I can't remember why I picked up this book, or what piqued my initial curiosity. Thanks to the library, though, I finally got around to finishing it and boy did it make me think a lot. My thoughts in no particular order:
1. I am simultaneously relieved and disappointed that my mom wasn't much of a tiger mom. I'm sure my younger self was glad she wasn't as strict/cruel/militaristic/etc. as Amy Chua's exaggerated character. Still, older me is wondering why the hell he can't get his act together and get shit done sometimes. I wonder if where I am today could've been improved with a stricter, but better guided childhood.

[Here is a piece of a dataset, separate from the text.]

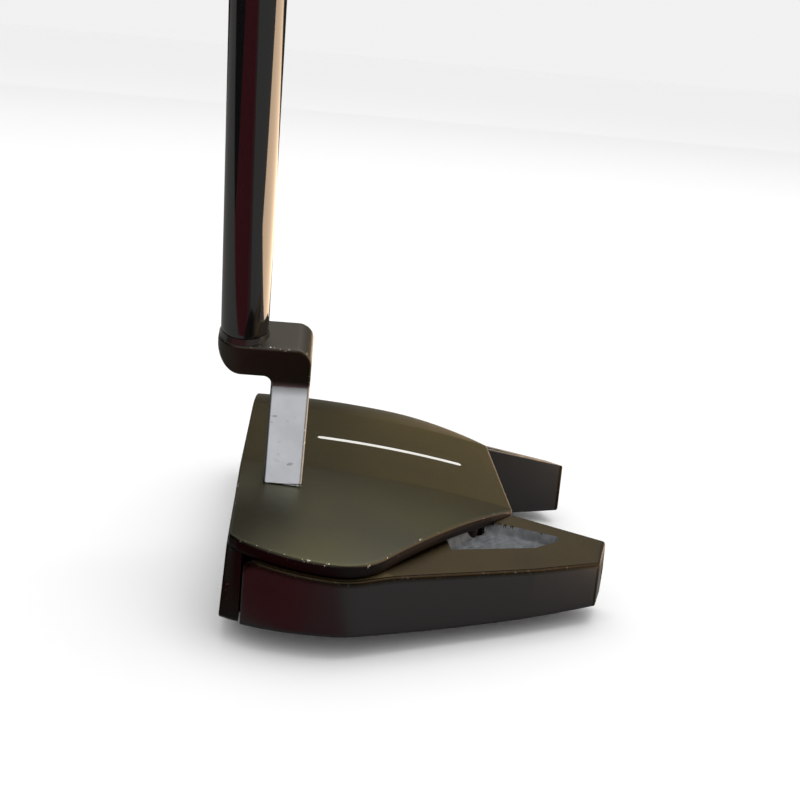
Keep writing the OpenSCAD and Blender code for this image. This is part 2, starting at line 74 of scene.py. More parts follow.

2. When I have kids, I wonder how I'll approach child rearing, especially now that I'll have this book gnawing at the back of my mind. There's not question that I'm far more familiar with the Western style of raising children, but I also wouldn't want to rely solely on that to get my kids through to adulthood. I definitely see where I have very Asian values (filial piety, respect for elders, default humility), and some of those things, at least, are values I want my kids to have.
3. Something that really struck a chord with me was the part where Amy Chua's mother-in-law comes to live the rest of her years with Chua's family. It makes me think about what will happen when my parents are old and retired. Will I be the one to take them in? Will one of my brothers? Will they elect to live on their own?
For anyone who's gotten to this point in the post, I recommend grabbing this one (pro-tip: get it from your library) and reading it. Even if you're not into the whole idea of having a family, I think it's entertaining enough to hold up on its own.